PlayMaker’s new production of the classic, Raisin in the Sun, is one of its very best.   The play written by Loraine Hansberry, a Black woman, debuted on Broadway during segregation in the late 1950’s. Not wanting us to forget the stultifying obstacles to African American success, the current director, Raelle Myrick-Hodges chose (brilliantly) to refresh our understanding by interspersing lines from an interview with Hansberry.  Inserted at the beginning, middle, and end of the play, the excerpts weave thematically with the drama at hand.  Still, in a conversation at intermission, friends wondered:  Was it necessary?
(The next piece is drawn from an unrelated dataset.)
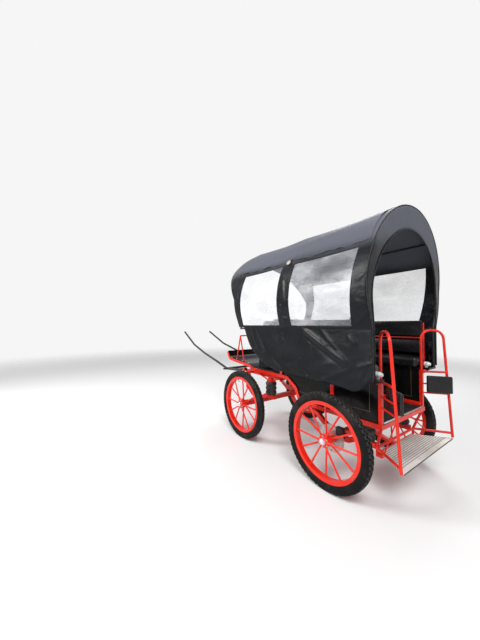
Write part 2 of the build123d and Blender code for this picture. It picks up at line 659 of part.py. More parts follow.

I mean don’t we all know about segregation and the hardships of African American life in the 50’s?  I don’t know.  Do we?   I’d like to think Yes, but maybe with a Black president and a world in which minority perspectives regularly appear on the front page, we’ve forgotten how it was back then.  Regardless, Hansberry’s comments enrich our understanding of both the play and the denigration she experienced.   It should also encourage us.  Despite ongoing tensions in our culture, we have moved forward.

If Raisin in the Sun pertained only to racism, it might have lost power with the changing times, but dramaturgs have praised it for its ongoing resonance.  At heart, it portrays a family complicated by individual ambitions and loyalties—a chorus of asynchronous accordions, expanding and shrinking desires.  At the center is Lena.  (Kathryn Hunter-Williams plays this matriarch so perfectly that despite having seen this actress in at least 15 productions, I thought of her only as Lena.)  Lena takes charge of the household where her two adult children, a daughter-in-law, and grandson live with her.  Firm in her faith, Lena tries to ground her children and grandson in Christian values; however, she does not deny their hardships or minimize them with talk of Heaven and the promise of something better.  She embodies a rare duality: while seeming to accept without rancor what’s wrong with their situation, she also works to change it.  From the beginning, we learn that Lena will receive a windfall that has the potential to alter everyone’s life.  Midway through the action, she takes a tremendous risk.  With the aim of finally achieving her dream and others’, her decision cascades into apparent triumphs as well as disasters.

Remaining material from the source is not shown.